Drawing from your Chapter readings, the lesson and your postings, create a narrative essay. Your subject can be any that are drawn from you own life experiences. Remember: start concrete, build a ladder of events or moments, and try to end with an abstract realization or idea or moral of the story.
Word Minimum: 500
Font: Times New Roman, 12 pt
Parameters: unjustified margins, page numbers, class number and date, name
Don’t forget to carefully spell check (through tools as well as good old fashioned eyeballing) and to title your essay.
Purpose of a Narrative Essay
A narrative essay is a story written about a personal experience. Writing a narrative essay provides an opportunity to get to know and understand yourself better. One of the best ways to reveal who you are is to write about how you became aware of something, gained a new way of seeing the world, a new insight. While such awareness can occur for apparently unexplainable reasons, it most often happens when you encounter new ideas or have experiences that change you in some way. During the process of writing a narrative, you will learn ways to articulate personal experience to inform and entertain others. Narratives provide human interest, spark our curiosity, and draw us close to the storyteller. In addition, narratives can do the following:
Create a sense of shared history, linking people together.
Provide entertainment. Most people enjoy a thrilling movie or an intriguing book.

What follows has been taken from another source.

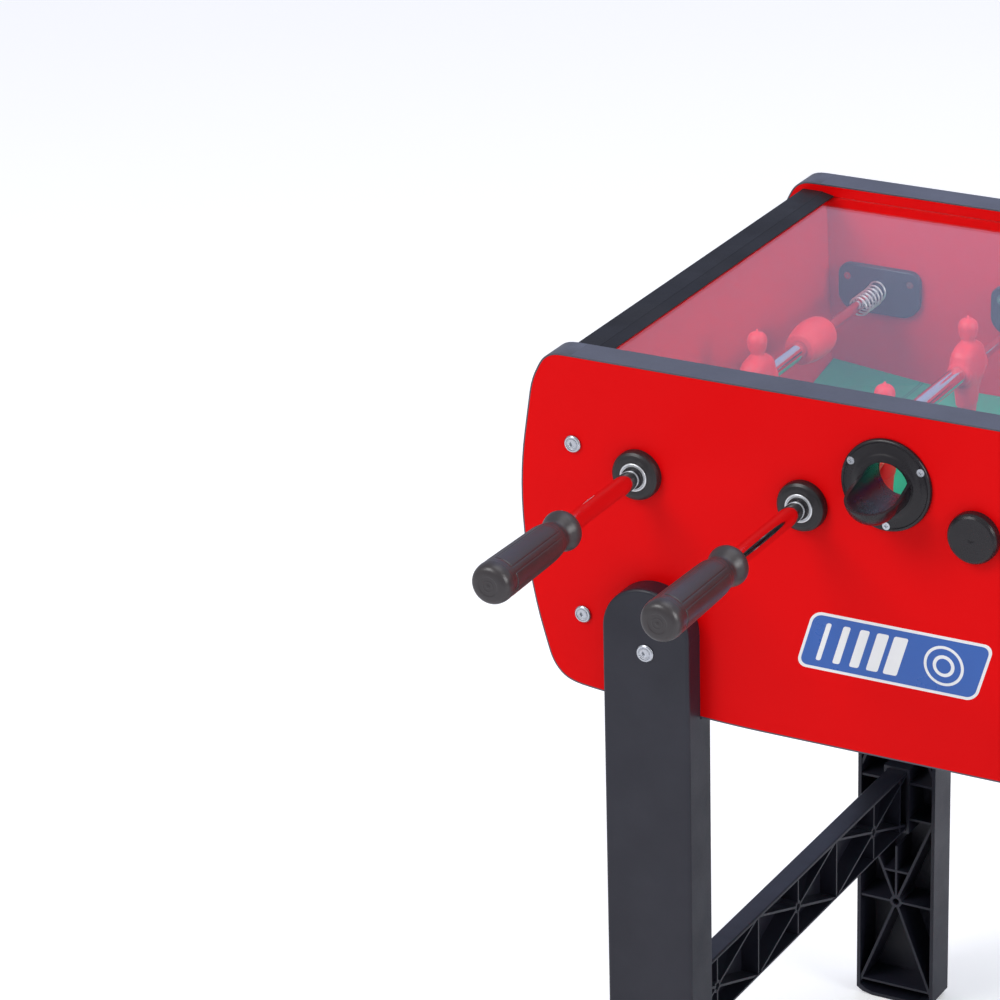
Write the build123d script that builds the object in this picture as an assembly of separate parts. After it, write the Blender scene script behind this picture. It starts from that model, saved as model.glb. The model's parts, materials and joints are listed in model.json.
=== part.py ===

Provide psychological healing. Reading or listening to the narrative of someone who faced a life crisis similar to one you are experiencing can help you through the crisis. They can also help the writer deal with the crisis.
Provide insight. Narratives can help you discover values, explore options, and examine motives.
CHARACTERISTICS OF THE NARRATIVE
Narrative essays describe specific experiences that changed how you felt, thought, or acted. The form of a narrative is similar to a story in that it describes how your character is feeling by “showing” through his/her actions, rather than by coming right out and “telling” your readers. However, a good narrative isn’t just an entertaining story, but has a point to make, a purpose to convey. In writing a narrative essay, your purpose is not to merely tell an interesting story but to show your readers the importance and influence the experience has had on you. This experience may be used as a springboard for reflection.
A good narrative:
involves readers in the story.
It is much more interesting to actually recreate an incident for readers than to simply tell about it.
relates events in sequence.
The creation of specific scenes set at actual times and in actual places. Show, don’t tell. Re-create an event by setting it in a specific time and space.
includes detailed observations of people, places, and events.
Do you recall sights, sounds, smells, tactile feelings, and tastes? Use actual or re-created dialogue? Give actual names of people and places.
presents important changes, contrasts, or conflicts and creates tension.
Do you grow from change? Is there a conflict between characters? Is there a contrast between the past and the present?
is told from a point of view–usually the author’s point of view.
focuses on connection between past events, people, or places and the present.
How relevant is the event today? How relevant will it be in your future?
makes a point, communicates a main idea or dominant impression.
Your details, specific scenes, accounts of changes or conflicts, and connections between past and present should point to a single main idea or dominant impression for your paper as a whole. While not stating a flat “moral” of the story, the importance of your memory must be clear to your reader.
PLANNING THE NARRATIVE ESSAY
To plan a narrative, your job is:
first, select an incident worthy of writing about,
second, find relevance in that incident (writers might ask themselves what about the incident provided new insights or awareness),
finally, dredge up details which will make the incident real for readers.
Good stories occur everywhere and can be told about anything. They are as likely to occur in your own neighborhood as in some exotic locale. Potential stories happen daily; what makes potential stories actual stories is putting them into language, recounting them, orally or in writing. Good stories are entertaining, informative, lively, and believable; they will mean something to those who write then as well as to those who read them. Subjects for good essays have no limits. You already have a lifetime of experiences from which to choose, and each experience is a potential story to help explain who you are, what you believe, and how you act today. When beginning, you might want to ask yourself:
Did you ever have a long-held belief or assumption shattered? Can you trace the change to one event or a series of events?
Is there a particular experience that you observed that has had a profound influence on your life?
Is there a person that who has greatly influenced you?
Is there a decision that you had to make, or a challenge or an obstacle that you faced?
Was there ever a moment in your life when you decided to reform, to adopt a whole new outlook?
How would you characterize your attempt? (Successful? Unsuccessful? Laughable? Painful?)